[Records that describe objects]
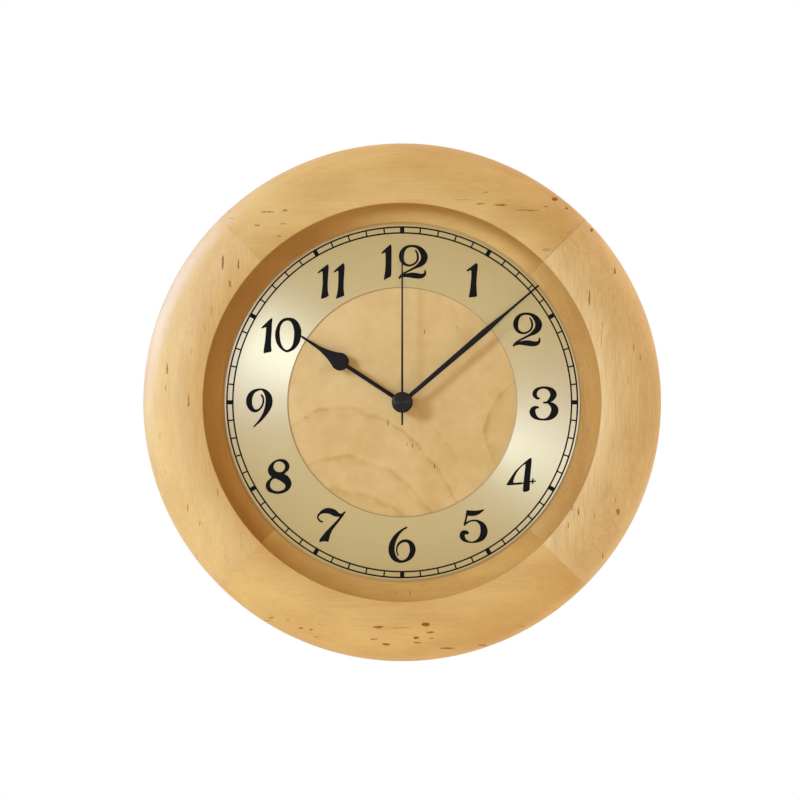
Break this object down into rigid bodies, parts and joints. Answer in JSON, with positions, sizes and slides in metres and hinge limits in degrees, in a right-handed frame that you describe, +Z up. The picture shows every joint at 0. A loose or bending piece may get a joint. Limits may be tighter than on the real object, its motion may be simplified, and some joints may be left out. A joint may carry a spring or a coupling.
{
  "type": "wall clock",
  "caption": "Round wooden wall clock with a deep turned frame, a metal chapter ring on a wood dial, black hands, and a battery quartz movement behind.",
  "frame": {"origin": "top of the keyhole slot's seat, on the wall plane, where the wall nail carries the clock", "axes": "+Z up, +Y towards the wall, front of the dial towards -Y, +X to the right as seen from the front"},
  "size_m": [0.3, 0.042, 0.3],
  "materials": {
    "frame_wood": "clear satin lacquer on beech, grain along each segment",
    "dowel_wood": "birch, sealed matt",
    "dial_metal": "champagne, turned finish",
    "hand_black": "satin black",
    "brass": "plain turned",
    "steel": "zinc plated",
    "case_plastic": "fine texture",
    "wheel_plastic": "natural acetal",
    "washer_rubber": "matt",
    "coil_copper": "enamelled copper wire",
    "circuit_board": "green solder mask",
    "cell_sleeve": "bare grey sleeve",
    "magnet": "sintered"
  },
  "bodies": {
    "clock_body": {"frame_segment_top": "frame_wood", "frame_segment_right": "frame_wood", "frame_segment_bottom": "frame_wood", "frame_segment_left": "frame_wood", "mitre_dowel_ne": "dowel_wood", "mitre_dowel_se": "dowel_wood", "mitre_dowel_sw": "dowel_wood", "mitre_dowel_nw": "dowel_wood", "dial_board": "dowel_wood", "dial_ring": "dial_metal", "threaded_bush": "brass", "fixing_washer": "brass", "fixing_nut": "brass", "hanger_plate": "steel", "hanger_screw_left": "steel", "hanger_screw_right": "steel", "dial_clip_1": "steel", "dial_clip_2": "steel", "dial_clip_3": "steel", "dial_clip_screw_1": "steel", "dial_clip_screw_2": "steel", "dial_clip_screw_3": "steel", "battery_contact_plus": "steel", "battery_contact_minus": "steel", "quartz_crystal": "steel", "stator": "steel", "coil_core": "steel", "movement_case": "case_plastic", "movement_cover": "case_plastic", "driver_chip": "case_plastic", "train_plate": "wheel_plastic", "coil_bobbin": "wheel_plastic", "rubber_washer": "washer_rubber", "coil_winding": "coil_copper", "circuit_board": "circuit_board", "battery_cell": "cell_sleeve"},
    "seconds_arbor": {"seconds_wheel": "wheel_plastic", "seconds_shaft": "steel", "second_hand": "hand_black", "second_hand_cap": "hand_black"},
    "intermediate": {"intermediate_wheel": "wheel_plastic"},
    "rotor": {"rotor_magnet": "magnet", "rotor_pinion": "wheel_plastic"},
    "third": {"third_wheel": "wheel_plastic"},
    "centre": {"centre_wheel": "wheel_plastic"},
    "minute_group": {"minute_arbor": "brass", "minute_hand": "hand_black", "minute_hand_collet": "hand_black"},
    "minute_wheel_body": {"minute_wheel": "wheel_plastic"},
    "hour_group": {"hour_wheel": "wheel_plastic", "hour_hand": "hand_black", "hour_hand_collet": "hand_black"},
    "setting": {"setting_knob": "case_plastic"}
  },
  "joints": [
    {"name": "second_hand_turn", "type": "hinge", "parent": "clock_body", "child": "seconds_arbor", "pos_m": [0, -0.034, -0.135], "axis": [0, 1, 0], "continuous": true},
    {"name": "intermediate_turn", "type": "hinge", "parent": "clock_body", "child": "intermediate", "pos_m": [0.00679, -0.008, -0.12821], "axis": [0, 1, 0], "continuous": true},
    {"name": "rotor_turn", "type": "hinge", "parent": "clock_body", "child": "rotor", "pos_m": [0.01468, -0.008, -0.12534], "axis": [0, 1, 0], "continuous": true},
    {"name": "third_turn", "type": "hinge", "parent": "clock_body", "child": "third", "pos_m": [-0.00929, -0.008, -0.13336], "axis": [0, 1, 0], "continuous": true},
    {"name": "centre_turn", "type": "hinge", "parent": "clock_body", "child": "centre", "pos_m": [0, -0.009, -0.135], "axis": [0, 1, 0], "continuous": true},
    {"name": "minute_hand_turn", "type": "hinge", "parent": "clock_body", "child": "minute_group", "pos_m": [0, -0.032, -0.135], "axis": [0, 1, 0], "continuous": true},
    {"name": "minute_wheel_turn", "type": "hinge", "parent": "clock_body", "child": "minute_wheel_body", "pos_m": [-0.00771, -0.012, -0.12581], "axis": [0, 1, 0], "continuous": true},
    {"name": "hour_hand_turn", "type": "hinge", "parent": "clock_body", "child": "hour_group", "pos_m": [0, -0.03, -0.135], "axis": [0, 1, 0], "continuous": true},
    {"name": "setting_knob_turn", "type": "hinge", "parent": "clock_body", "child": "setting", "pos_m": [-0.01341, -0.008, -0.11593], "axis": [0, 1, 0], "continuous": true}
  ],
  "couplings": [
    {"joint": "intermediate_turn", "follows": "second_hand_turn", "ratio": -5},
    {"joint": "rotor_turn", "follows": "second_hand_turn", "ratio": 30},
    {"joint": "third_turn", "follows": "second_hand_turn", "ratio": -0.13333},
    {"joint": "centre_turn", "follows": "second_hand_turn", "ratio": 0.016667},
    {"joint": "minute_wheel_turn", "follows": "minute_hand_turn", "ratio": -0.33333},
    {"joint": "hour_hand_turn", "follows": "minute_hand_turn", "ratio": 0.083333},
    {"joint": "setting_knob_turn", "follows": "minute_hand_turn", "ratio": 1.25}
  ]
}
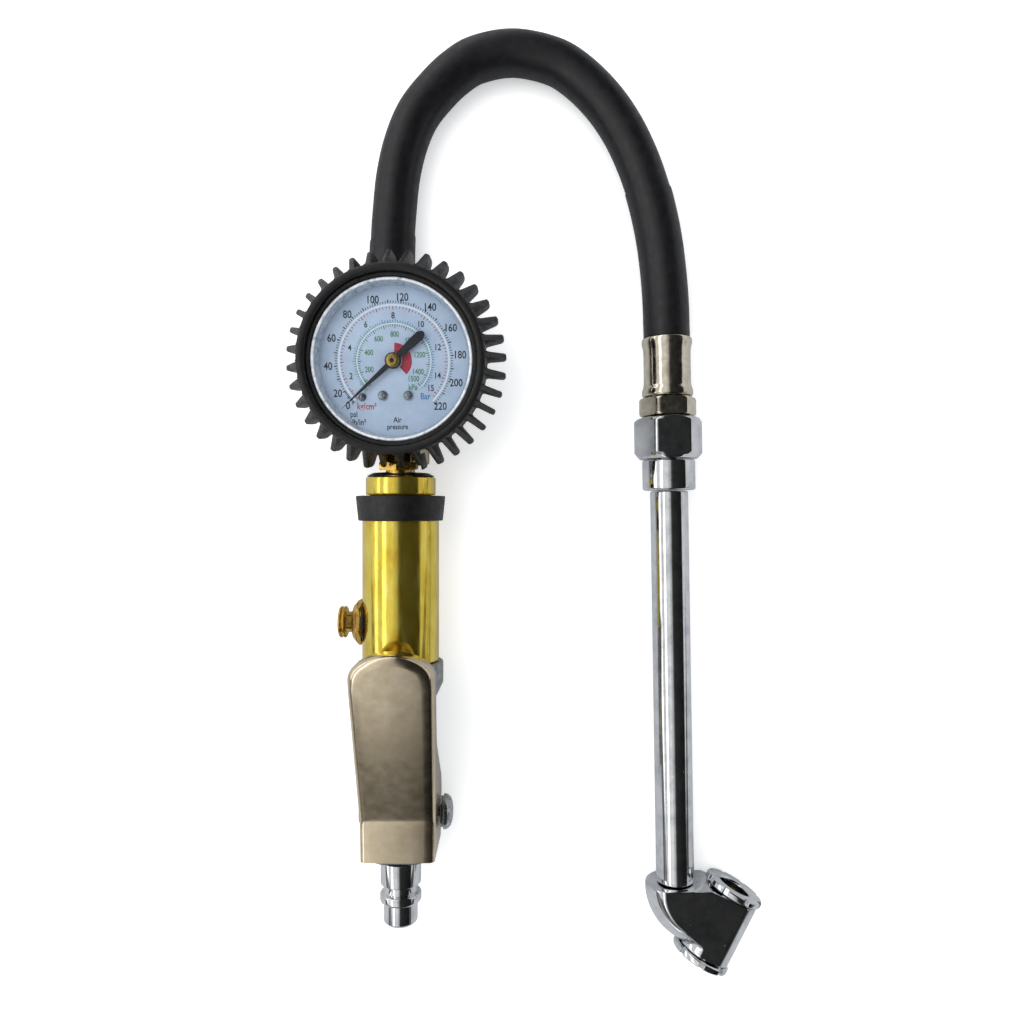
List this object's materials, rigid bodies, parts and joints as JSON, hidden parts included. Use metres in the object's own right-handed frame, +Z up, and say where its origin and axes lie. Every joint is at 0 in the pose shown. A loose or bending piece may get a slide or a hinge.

#### Problem requirements
Pick out the lines above that hold the string "piece" and show them.

#### Completed task
Break this object down into rigid bodies, parts and joints. Answer in JSON, with positions, sizes and slides in metres and hinge limits in degrees, in a right-handed frame that you describe, +Z up. The picture shows every joint at 0. A loose or bending piece may get a joint. Limits may be tighter than on the real object, its motion may be simplified, and some joints may be left out. A joint may carry a spring or a coupling.
List this object's materials, rigid bodies, parts and joints as JSON, hidden parts included. Use metres in the object's own right-handed frame, +Z up, and say where its origin and axes lie. Every joint is at 0 in the pose shown. A loose or bending piece may get a slide or a hinge.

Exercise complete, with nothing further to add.